All of the above use NetBIOS naming and NetBIOS name resolution. It doesn’t mean that they have to use WINS, but it sure makes sense to use WINS in these situations since broadcasting only will resolve names on the same network segment (in most cases). Before I start hearing the screams of those that want to rid themselves of WINS, I fully acknowledge that many applications that use NetBIOS naming can be configured to work without WINS. But why go through all of that pain when you can use WINS, and it is so easy to install and maintain? I know, there are some people that really get off on pain. Let’s remember to keep our distance. <G>


By the way, I bet many of you didn’t know that there is an awesome tool that is fantastic for troubleshooting NetBIOS resolution. Take a look at nblookup when you get a chance. It is fantastic. http://support.microsoft.com/Default.aspx?kbid=830578

NLB Unicast vs. Multicast – Original Posted Feb 21, 2005

As usual, confusion motivates me to blog some more. In this case, I have blogged this because I was confused, and I am pretty sure that I have it straight now. Comments may prove me wrong.

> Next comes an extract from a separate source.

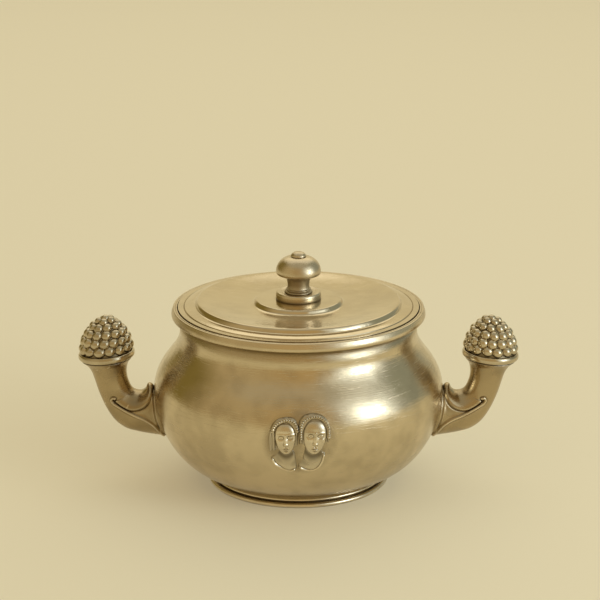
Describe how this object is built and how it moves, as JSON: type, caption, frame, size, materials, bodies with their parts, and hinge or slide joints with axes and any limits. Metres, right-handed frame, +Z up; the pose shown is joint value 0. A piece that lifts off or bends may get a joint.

When designing, planning, testing, and implementing Network Load Balancing (NLB) Clustering, a choice has to be made regarding unicast vs. multicast. There are a few differences, but the main difference is in the way MAC addresses are implemented.


Unicast – Each NLB cluster node replaces its real (hard coded) MAC address with a new one (generated by the NLB software) and each node in the NLB cluster uses the same (virtual) MAC. Because of this virtual MAC being used by multiple computers, a switch is not able to learn the port for the virtual NLB cluster MAC and is forced to send the packets destined for the NLB MAC to all ports of a switch to make sure packets get to the right destination.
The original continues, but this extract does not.